◆ Aim ◆
Give the total number of lines with the word "turned" in them, and no other words.

Dataset items:
□ □ □ □ □ □ □
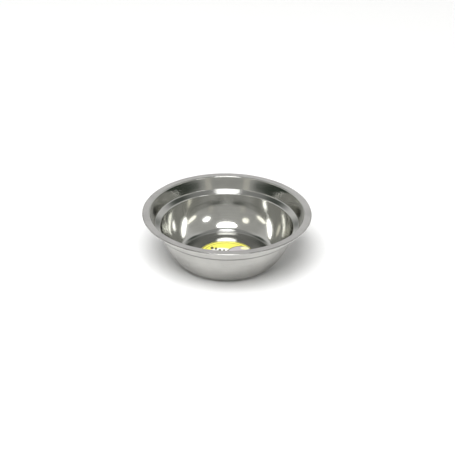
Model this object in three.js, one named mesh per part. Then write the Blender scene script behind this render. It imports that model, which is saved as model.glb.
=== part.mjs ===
// Shaving bowl: a one-piece pressed steel bowl with a paper label stuck to its floor.
// Millimetres, +Z up. The origin is on the bowl's axis, on the surface it stands on.
import * as THREE from 'three';

// Driving dimensions of the pressed bowl
const rimRadius = 65;          // outer edge of the flat rim
const bowlHeight = 40;         // underside of the foot to the top of the rim
const sheet = 0.8;             // thickness of the steel
const rimWidth = 5.8;          // flat rim, from its outer edge to the mouth
const hemWidth = 2.4;          // how far the rim's edge is folded back underneath
const bandTaper = 20;          // degrees that the band below the rim leans in
const ledgeDepth = 10.0;       // top of the rim to the outer corner of the ledge
const ledgeWidth = 4.4;        // ledge, from the band to the well's wall
const ledgeFall = 22;          // degrees that the ledge falls towards the axis
const wallLean = 11;           // degrees that the well's wall leans in at its top
const floorRadius = 34;        // flat part of the floor

// Bend radii, all on the inner, polished face
const lipBend = 1.1;           // rim to band
const ledgeBend = 1.1;         // band to ledge
const wallBend = 1.4;          // ledge to well
const floorBend = 7.2;         // well to floor
const bendShare = 0.85;        // most of the room beside the well's wall that it may fill

// Label
const labelRadius = 22;
const labelThickness = 0.15;
const glueThickness = 0.05;    // film of adhesive between label and floor

// Fineness of the facets
const turns = 64;              // facets around the axis
const bendStep = 15;           // degrees between points on a tight bend
const wallStep = 7;            // degrees between points on the well's wall
const foldStep = 30;           // degrees between points on the rim's folded edge

const { degToRad, radToDeg } = THREE.MathUtils;

// Unit vector at an angle in degrees, in the plane of the profile (radius, height)
function heading(degrees) {
  const angle = degToRad(degrees);
  return new THREE.Vector2(Math.cos(angle), Math.sin(angle));
}

// Where the line through a heading at angleA meets the line through b heading at angleB
function meeting(a, angleA, b, angleB) {
  const along = heading(angleA);
  const across = heading(angleB + 90);
  const distance = b.clone().sub(a).dot(across) / along.dot(across);
  return a.clone().addScaledVector(along, distance);
}

// Points on a round bend. facing is 1 where the inner face is on the outside of the
// bend and -1 where it is in the hollow. Each point carries its inner face's normal.
function bend(centre, radius, startAngle, endAngle, facing, step = bendStep) {
  const count = Math.ceil(Math.abs(endAngle - startAngle) / step);
  const points = [];
  for (let i = 0; i <= count; i += 1) {
    const outward = heading(startAngle + (endAngle - startAngle) * i / count);
    points.push({
      face: centre.clone().addScaledVector(outward, radius),
      normal: outward.multiplyScalar(facing),
    });
  }
  return points;
}

// Centre of a bend that rounds the corner between two straight stretches, the first
// heading at angleIn and the second at angleOut
function cornerCentre(corner, angleIn, angleOut, radius) {
  const left = angleOut > angleIn ? 1 : -1;
  const inFoot = corner.clone().addScaledVector(heading(angleIn + 90), left * radius);
  const outFoot = corner.clone().addScaledVector(heading(angleOut + 90), left * radius);
  return meeting(inFoot, angleIn, outFoot, angleOut);
}

// A rounded corner as a bend. A left turn has its inner face in the hollow.
function roundedCorner(corner, angleIn, angleOut, radius) {
  const facing = angleOut > angleIn ? -1 : 1;
  const centre = cornerCentre(corner, angleIn, angleOut, radius);
  return bend(centre, radius, angleIn + 90 * facing, angleOut + 90 * facing, facing);
}

// The well's wall is one large arc that leaves the top point at wallLean and runs
// tangent into the floor's bend, which is limited so that the wall keeps its curve
function wellAndFloor(wallTop) {
  const inward = heading(180 - wallLean);
  const floorEdge = new THREE.Vector2(floorRadius, sheet);
  const straightWallBend = floorEdge.clone().sub(wallTop).dot(inward) / (1 - inward.y);
  const footBend = Math.min(floorBend, bendShare * straightWallBend);
  const footCentre = new THREE.Vector2(floorRadius, sheet + footBend);
  const span = footCentre.clone().sub(wallTop);
  const wallRadius = (span.lengthSq() - footBend ** 2) / (2 * (span.dot(inward) - footBend));
  const wallCentre = wallTop.clone().addScaledVector(inward, wallRadius);
  const join = radToDeg(footCentre.clone().sub(wallCentre).angle()) - 360;
  return [
    ...bend(footCentre, footBend, -90, join, -1),
    ...bend(wallCentre, wallRadius, join, -wallLean, -1, wallStep).slice(1),
  ];
}

// The inner face of the steel from the floor's flat part out to the rim's edge
function innerFace() {
  const mouth = new THREE.Vector2(rimRadius - rimWidth, bowlHeight);
  const bandFoot = mouth.clone().addScaledVector(
    heading(-90 - bandTaper),
    ledgeDepth / Math.cos(degToRad(bandTaper)),
  );
  const ledgeEdge = bandFoot.clone().addScaledVector(
    heading(180 + ledgeFall),
    ledgeWidth / Math.cos(degToRad(ledgeFall)),
  );
  const wellEdge = roundedCorner(ledgeEdge, 90 - wallLean, ledgeFall, wallBend);
  return [
    ...wellAndFloor(wellEdge[0].face),
    ...wellEdge.slice(1),
    ...roundedCorner(bandFoot, ledgeFall, 90 - bandTaper, ledgeBend),
    ...roundedCorner(mouth, 90 - bandTaper, 0, lipBend),
  ];
}

// Closed outline of the steel in section: out along the outer face, round the folded
// edge of the rim and back along the inner face to the axis
function bowlSection() {
  const inner = innerFace();
  const outer = inner.map((point) => point.face.clone().addScaledVector(point.normal, -sheet));
  const foldCentre = new THREE.Vector2(rimRadius - sheet, bowlHeight - sheet);
  const fold = bend(foldCentre, sheet, -90, 90, 1, foldStep);
  const hemEnd = rimRadius - hemWidth;
  return [
    new THREE.Vector2(0, 0),
    ...outer,
    new THREE.Vector2(hemEnd, bowlHeight - sheet),
    new THREE.Vector2(hemEnd, bowlHeight - 2 * sheet),
    ...fold.map((point) => point.face),
    ...inner.map((point) => point.face).reverse(),
    new THREE.Vector2(0, sheet),
  ];
}

// A section turned about the bowl's axis, which is +Z here and +Y in LatheGeometry
function turned(section) {
  const geometry = new THREE.LatheGeometry(section, turns);
  geometry.rotateX(Math.PI / 2);
  return geometry;
}

function bowlShell() {
  const steel = new THREE.MeshStandardMaterial({ color: 0xc4c4bf, roughness: 0.12, metalness: 1 });
  const mesh = new THREE.Mesh(turned(bowlSection()), steel);
  mesh.name = 'bowl_shell';
  return mesh;
}

function floorLabel() {
  const paper = new THREE.MeshStandardMaterial({ color: 0xf3e75c, roughness: 0.45, metalness: 0 });
  const geometry = new THREE.CylinderGeometry(labelRadius, labelRadius, labelThickness, turns);
  geometry.rotateX(Math.PI / 2);
  const mesh = new THREE.Mesh(geometry, paper);
  mesh.name = 'floor_label';
  mesh.position.z = sheet + glueThickness + labelThickness / 2;
  return mesh;
}

const shavingBowl = new THREE.Group();
shavingBowl.name = 'shaving_bowl';
shavingBowl.add(bowlShell(), floorLabel());

export default shavingBowl;
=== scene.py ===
"""Shaving bowl: a pressed steel bowl with a label on its floor, standing on a white table.

Metres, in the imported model's frame: +Z up, the origin on the bowl's axis where it stands.
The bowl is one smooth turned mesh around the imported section, polished inside and satin
outside. The label is a printed paper disc with a rounded edge.
"""

import math

import bpy
from mathutils import Matrix, Vector


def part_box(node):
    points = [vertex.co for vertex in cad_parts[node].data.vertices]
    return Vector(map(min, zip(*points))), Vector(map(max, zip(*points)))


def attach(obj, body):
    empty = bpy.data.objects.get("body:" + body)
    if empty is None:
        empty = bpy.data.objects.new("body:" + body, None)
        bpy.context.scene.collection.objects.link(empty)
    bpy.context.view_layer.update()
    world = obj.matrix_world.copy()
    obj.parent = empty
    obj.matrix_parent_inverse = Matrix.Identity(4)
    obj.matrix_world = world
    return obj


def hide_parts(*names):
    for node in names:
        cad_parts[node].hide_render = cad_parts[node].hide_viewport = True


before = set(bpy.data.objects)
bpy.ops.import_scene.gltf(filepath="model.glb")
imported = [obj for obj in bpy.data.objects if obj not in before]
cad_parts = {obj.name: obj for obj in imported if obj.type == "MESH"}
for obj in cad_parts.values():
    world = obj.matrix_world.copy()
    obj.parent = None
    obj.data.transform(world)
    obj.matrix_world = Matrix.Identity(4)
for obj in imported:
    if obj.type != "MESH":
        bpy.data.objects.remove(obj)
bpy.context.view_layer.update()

MM = 0.001

# Overall sizes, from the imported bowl
shell_low, shell_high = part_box("bowl_shell")
RIM_RADIUS = (shell_high.x - shell_low.x) / 2
BOWL_HEIGHT = shell_high.z

# Sizes of the pressed section, as in the part's source
SHEET = 0.8 * MM
RIM_WIDTH = 5.8 * MM
HEM_WIDTH = 2.4 * MM
BAND_TAPER = 20
LEDGE_DEPTH = 10.0 * MM
LEDGE_WIDTH = 4.4 * MM
LEDGE_FALL = 22
WALL_LEAN = 11
FLOOR_RADIUS = 34 * MM
LIP_BEND = 1.1 * MM
LEDGE_BEND = 1.1 * MM
WALL_BEND = 1.4 * MM
FLOOR_BEND = 7.2 * MM

# Finer shape that only this model has
SEAM_GAP = 0.06 * MM          # slit between the rim and the edge folded under it
SEAM_DEPTH = 0.7 * MM
EDGE_ROUND = 0.15 * MM        # the sheet's cut edge
TURNS = 384                   # facets around the axis
BEND_STEP = 4                 # degrees between points on a tight bend
WALL_STEP = 1.2               # degrees between points on the well's wall
FLAT_STEP = 4 * MM            # longest stretch between points on a flat


# ---------------------------------------------------------------- section of the bowl
def heading(degrees):
    angle = math.radians(degrees)
    return Vector((math.cos(angle), math.sin(angle)))


def meeting(a, angle_a, b, angle_b):
    """Where the line through a heading at angle_a meets the line through b."""
    along, across = heading(angle_a), heading(angle_b + 90)
    return a + along * ((b - a).dot(across) / along.dot(across))


def bend(centre, radius, start, end, facing, step=BEND_STEP):
    """Points on a round bend with the inner face's normals, as (point, normal)."""
    count = max(1, math.ceil(abs(end - start) / step))
    outward = [heading(start + (end - start) * i / count) for i in range(count + 1)]
    return [(centre + n * radius, n * facing) for n in outward]


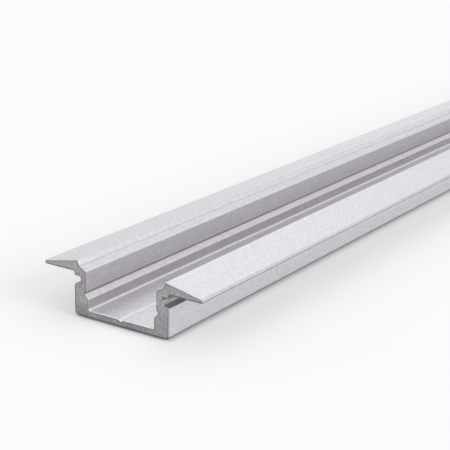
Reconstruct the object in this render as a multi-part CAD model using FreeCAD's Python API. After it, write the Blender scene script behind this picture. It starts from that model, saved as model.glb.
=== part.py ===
import FreeCAD
import Part
import math
import os

# Recessed profile for an LED strip: one aluminium extrusion with the same section all along.
# A channel drops into a slot in a panel and two sloping flanges rest on the panel's face.
# X runs along the profile, Y across it and Z up, out of the open side of the channel.
# The origin is under the middle of the base. Lengths are in millimetres.

# Length of the cut piece
profile_length = 500.0

# Widths
channel_width = 11.0          # floor for a strip 10 wide, with half a millimetre each side
lower_wall_thickness = 2.5    # beside the strip, out to the face that stands in the slot
cover_ledge_width = 0.36      # how far each upper wall stands back from the lower wall
cover_groove_depth = 0.28     # undercut behind each upper wall for the foot of a cover
lead_in_width = 1.10          # gentle slope from each upper wall out to the steep facet
crest_width = 0.42            # steep facet from that slope out to the crest
flange_reach = 5.25           # each flange beyond the face that stands in the slot
clip_notch_depth = 1.08       # groove in the outer face for a mounting clip

# Heights, on the inside from the base up to the crest
base_thickness = 1.08
lower_wall_height = 1.61      # floor to the foot of the cover ledge
cover_ledge_rise = 0.71       # foot of the ledge to the root of the cover groove
cover_groove_height = 0.39    # root of the groove to its lip, under a slanting roof
upper_wall_height = 2.81
lead_in_rise = 0.62
crest_rise = 0.83

# Heights, on the outside from the crest down
flange_fall = 1.19            # the top of a flange falls this much from the crest to its edge
flange_edge_thickness = 0.56
clip_lip_height = 0.58        # lip between the underside of the flange and the clip notch
clip_notch_height = 1.04      # at the root of the notch
clip_notch_fall = 0.21        # the lower side of the notch falls outwards by this much

# Groove along the middle of the floor, which centres the strip and a drill
centre_groove_width = 0.84
centre_groove_depth = 0.28

# Radii of the section's edges and corners
base_edge_radius = 0.6
notch_edge_radius = 0.1
notch_foot_radius = 0.1
notch_root_radius = 0.4
flange_root_radius = 0.3
flange_edge_radius = 0.27
crest_radius = 0.12
lead_in_bend_radius = 0.5
upper_wall_edge_radius = 0.2
cover_groove_lip_radius = 0.08
cover_groove_root_radius = 0.08
cover_ledge_edge_radius = 0.2
floor_corner_radius = 0.25
centre_groove_edge_radius = 0.08
centre_groove_root_radius = 0.08

# Half widths, from the middle outwards
channel_side = channel_width / 2
upper_wall_side = channel_side + cover_ledge_width
cover_groove_side = upper_wall_side + cover_groove_depth
lead_in_side = upper_wall_side + lead_in_width
crest_side = lead_in_side + crest_width
body_side = channel_side + lower_wall_thickness
clip_notch_side = body_side - clip_notch_depth
flange_side = body_side + flange_reach

# Levels on the inside, from the floor up
ledge_foot_level = base_thickness + lower_wall_height
groove_root_level = ledge_foot_level + cover_ledge_rise
groove_lip_level = groove_root_level + cover_groove_height
upper_wall_level = groove_lip_level + upper_wall_height
lead_in_level = upper_wall_level + lead_in_rise
crest_level = lead_in_level + crest_rise

# Levels on the outside, from the crest down
flange_edge_level = crest_level - flange_fall
flange_under_level = flange_edge_level - flange_edge_thickness
notch_top_level = flange_under_level - clip_lip_height
notch_foot_level = notch_top_level - clip_notch_height
notch_edge_level = notch_foot_level - clip_notch_fall


def half_section():
    """Corners of one side, from the base edge round the flange to the centre groove.

    Each corner is its half width, its level and the radius that rounds it.
    """
    outside = [
        (body_side, 0.0, base_edge_radius),
        (body_side, notch_edge_level, notch_edge_radius),
        (clip_notch_side, notch_foot_level, notch_foot_radius),
        (clip_notch_side, notch_top_level, notch_root_radius),
        (body_side, notch_top_level, notch_edge_radius),
        (body_side, flange_under_level, flange_root_radius),
        (flange_side, flange_under_level, flange_edge_radius),
        (flange_side, flange_edge_level, flange_edge_radius),
    ]
    inside = [
        (crest_side, crest_level, crest_radius),
        (lead_in_side, lead_in_level, lead_in_bend_radius),
        (upper_wall_side, upper_wall_level, upper_wall_edge_radius),
        (upper_wall_side, groove_lip_level, cover_groove_lip_radius),
        (cover_groove_side, groove_root_level, cover_groove_root_radius),
        (channel_side, ledge_foot_level, cover_ledge_edge_radius),
        (channel_side, base_thickness, floor_corner_radius),
        (centre_groove_width / 2, base_thickness, centre_groove_edge_radius),
    ]
    return outside + inside


def section_corners():
    """The closed section, with its second side mirrored from the first."""
    side = half_section()
    centre = [(0.0, base_thickness - centre_groove_depth, centre_groove_root_radius)]
    other_side = [(-across, level, radius) for across, level, radius in reversed(side)]
    return side + centre + other_side


def corner_arc(before, corner, after, radius):
    """Arc of the given radius that touches both runs beside a corner."""
    back = (before - corner).normalize()
    on = (after - corner).normalize()
    half_angle = back.getAngle(on) / 2
    reach = radius / math.tan(half_angle)
    middle_distance = radius / math.sin(half_angle) - radius
    towards_middle = (back + on).normalize()
    return Part.Arc(
        corner + back * reach,
        corner + towards_middle * middle_distance,
        corner + on * reach,
    )


def rounded_wire(corners, start_x):
    """Closed wire across X at start_x: an arc at each corner and a straight run between arcs."""
    points = [FreeCAD.Vector(start_x, across, level) for across, level, _ in corners]
    radii = [radius for _, _, radius in corners]
    count = len(points)
    arcs = []
    for index in range(count):
        before = points[index - 1]
        after = points[(index + 1) % count]
        arcs.append(corner_arc(before, points[index], after, radii[index]))
    edges = []
    for index in range(count):
        next_arc = arcs[(index + 1) % count]
        edges.append(arcs[index].toShape())
        edges.append(Part.LineSegment(arcs[index].EndPoint, next_arc.StartPoint).toShape())
    return Part.Wire(edges)


def make_channel_profile():
    """The whole extrusion, sawn square at both ends."""
    section = Part.Face(rounded_wire(section_corners(), -profile_length / 2))
    return section.extrude(FreeCAD.Vector(profile_length, 0, 0))


os.makedirs("parts", exist_ok=True)
make_channel_profile().exportStep("parts/channel_profile.step")
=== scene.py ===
"""Recessed profile for an LED strip: one satin anodised aluminium extrusion on a pale floor.

X runs along the profile, Y across it and Z up, in metres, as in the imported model.
"""

import math

import bmesh
import bpy
import numpy as np
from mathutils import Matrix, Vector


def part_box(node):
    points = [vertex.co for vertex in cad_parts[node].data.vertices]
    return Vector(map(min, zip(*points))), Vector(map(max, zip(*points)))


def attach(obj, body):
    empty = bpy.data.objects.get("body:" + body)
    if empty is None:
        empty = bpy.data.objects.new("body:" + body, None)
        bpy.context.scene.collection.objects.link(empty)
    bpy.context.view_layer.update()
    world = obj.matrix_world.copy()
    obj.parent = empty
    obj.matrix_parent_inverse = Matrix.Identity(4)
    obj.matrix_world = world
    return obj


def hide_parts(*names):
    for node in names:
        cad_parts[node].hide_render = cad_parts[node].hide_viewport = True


bl_info = {
    "name": "Recessed LED strip profile",
    "version": (1, 0, 0),
    "blender": (4, 5, 0),
    "location": "3D View > Sidebar > LED profile",
    "description": "Makes the extruded channel, its anodised and sawn finishes, and the stage",
    "category": "Add Mesh",
}

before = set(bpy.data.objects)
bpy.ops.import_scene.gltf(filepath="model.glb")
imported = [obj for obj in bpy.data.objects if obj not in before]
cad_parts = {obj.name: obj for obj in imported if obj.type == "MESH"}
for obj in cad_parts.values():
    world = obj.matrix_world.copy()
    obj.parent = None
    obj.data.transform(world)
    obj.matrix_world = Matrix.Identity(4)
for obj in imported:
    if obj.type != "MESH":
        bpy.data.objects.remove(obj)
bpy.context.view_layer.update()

NODE = "channel_profile"
BODY = "root"
NODE_LOW, NODE_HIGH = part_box(NODE)

# Points on each rounded corner of the section
BEND_STEPS = 9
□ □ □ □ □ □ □
◆ Response to the task ◆
4